Range Life” é quase Country e estranhamente atrevida. São lançadas bicadas bem-humoradas e confiantes aos Smashing Pumpkins e aos The Stone Temple Pilots, o que por si só é já curioso, especialmente tendo em conta o facto de a canção ter sido apresentada como um single.

Segue-se “Heaven is a Truck”, que parece uma piada, e, bem vistas as coisas, talvez o seja mesmo. É-nos pintado o paraíso como algo efetivamente atingível de forma absolutamente ridícula numa canção que parece nem saber bem o que quer ser e o que quer passar para o ouvinte.

5-4=Unity” é o único tema instrumental do projeto. A base rítmica é interessante e incaraterística do género e o piano é-nos apresentado de forma nada convencional. Os instrumentos parecem atropelar-se sem pedir licença, num emaranhado de ideias confusas e displicentes, contribuindo para um ambiente caótico e irreverente.

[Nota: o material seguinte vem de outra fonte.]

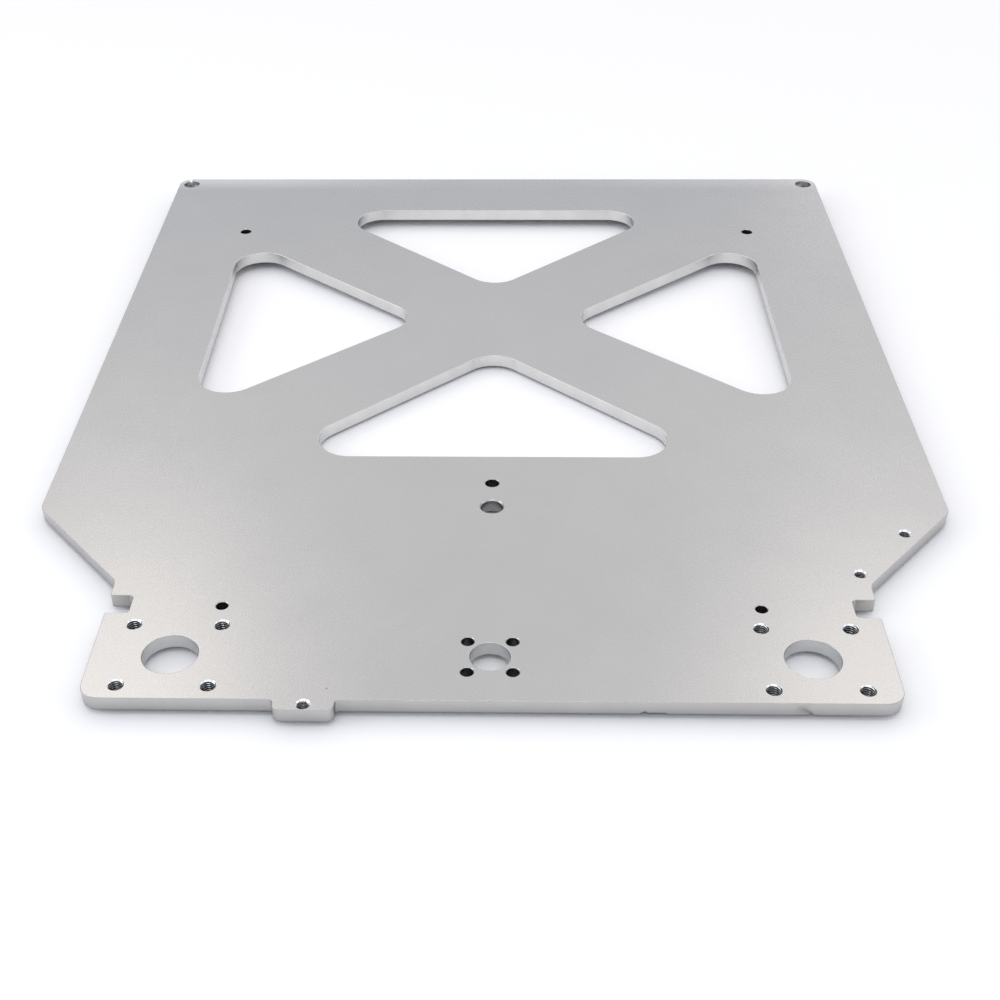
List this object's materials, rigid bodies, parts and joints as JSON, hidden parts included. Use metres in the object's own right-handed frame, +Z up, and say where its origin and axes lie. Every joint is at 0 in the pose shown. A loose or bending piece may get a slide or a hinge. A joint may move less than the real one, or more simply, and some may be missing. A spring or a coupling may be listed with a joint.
{
  "type": "printer base plate",
  "caption": "Flat aluminium carriage plate with a slanted waist, triangular windows and bores for guide rods and a lead-screw nut.",
  "frame": {"origin": "centre of the lead-screw nut's bore, on the plate's underside", "axes": "+Z up through the plate, +Y from the rod end to the far end with the windows, +X to the right"},
  "size_m": [0.2566, 0.3092, 0.004],
  "materials": {
    "plate": "bead blasted"
  },
  "bodies": {
    "root": {"base_plate": "plate"}
  },
  "joints": []
}
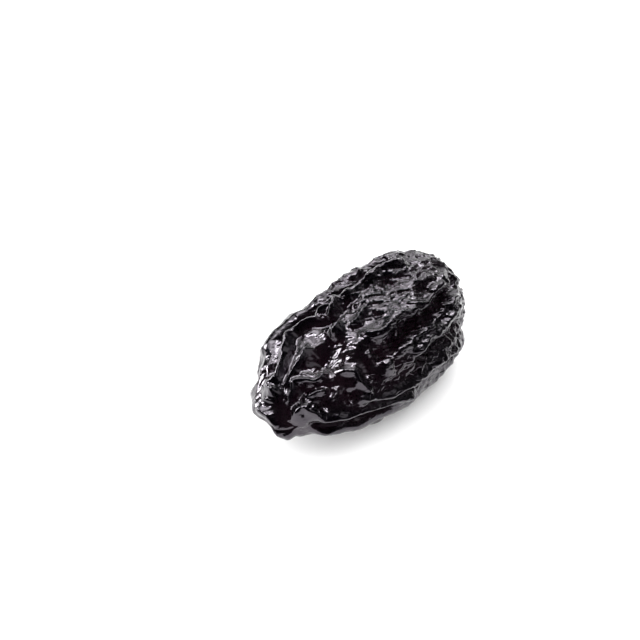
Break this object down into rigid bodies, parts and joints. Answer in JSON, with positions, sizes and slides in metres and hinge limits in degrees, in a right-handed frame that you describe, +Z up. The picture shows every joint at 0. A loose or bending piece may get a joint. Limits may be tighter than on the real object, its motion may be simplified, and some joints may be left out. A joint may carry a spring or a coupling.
{
  "type": "prune",
  "caption": "Whole dried plum lying on its side, its dark glossy skin sunk into long folds, with one deep groove and a small flat spot underneath.",
  "frame": {"origin": "on the surface the prune lies on, under the middle of its box", "axes": "+X along the prune from the blunt stem end to the rounder far end, +Z up"},
  "size_m": [0.0416, 0.0228, 0.0194],
  "materials": {
    "prune_skin": null
  },
  "bodies": {
    "root": {"prune": "prune_skin"}
  },
  "joints": []
}
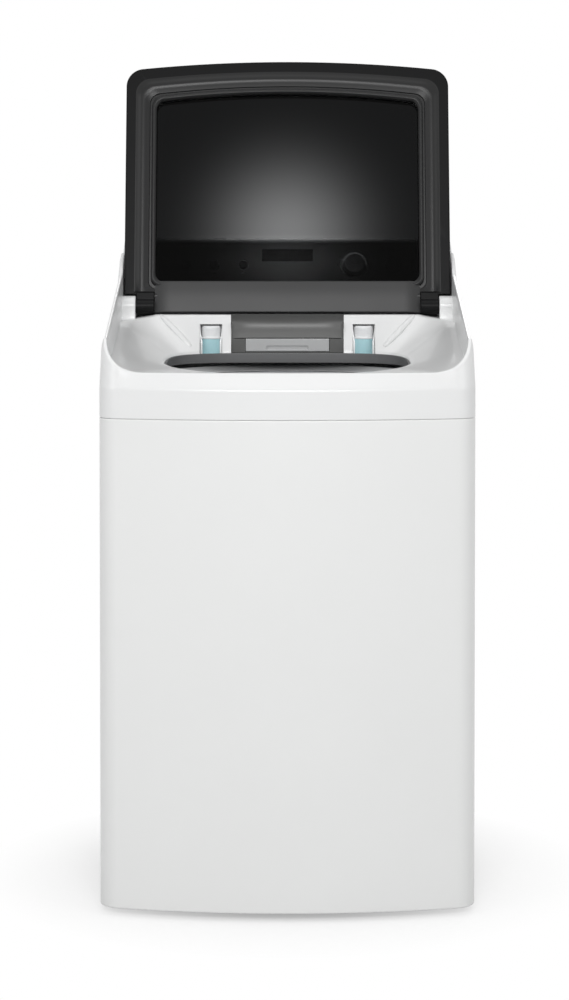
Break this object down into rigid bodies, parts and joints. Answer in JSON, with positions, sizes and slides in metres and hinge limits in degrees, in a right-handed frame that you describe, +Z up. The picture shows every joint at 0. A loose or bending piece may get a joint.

Hit The Plane Down” soa doentia e obsessiva, com um conjunto de pensamentos loucos, imagens e desejos esquisitos e distópicos a serem repetidos exaustivamente. Contrasta com o tema anterior e desenvolve-se num crescendo fuzzy de malhas de guitarra, terminando com destaque para a voz distante de Malkmus a cantar: “Hit the plane down / There’s no survivors”.

Fillmore Jive” fecha o disco com chave de ouro. É provavelmente o momento alto do mesmo, e o seu caráter mais emotivo e épico é suportado por uma instrumentalização apaixonada e por solos de guitarra que se parecem procurar a si mesmos com o desenvolvimento da canção. É a faixa mais longa e prepara o seu clímax num ambiente de pura loucura e paixão. Pronta para ir aos céus e cair como se nunca lá estivesse estado, parece completamente desprovida de estrutura e despreocupada das suas complicações.

Crooked Rain, Crooked Rain é o reflexo e o símbolo de uma era e de um movimento de irreverência e independência. Inteligente, divertido, criativo e estranhamento belo e inspirado é a correspondência de pouco mais de 40 minutos de êxtase, onde tudo pode significar nada ou o que quer que seja. Óbvio que não é bem assim, mas é, por vezes, essa a sensação que passa, e grande parte da beleza do álbum está aí e no facto de isso ser tão interessante sem importar para nada.

Um álbum marcante e difícil de não gostar e admirar, apesar de caótico e quase que displicente. Cheio de “hooks” memoráveis e momentos fantásticos, não deixa lugar para aborrecimentos ou bocejos enfadados, e é capaz de tirar de nós sorrisos que valem a pena sorrir.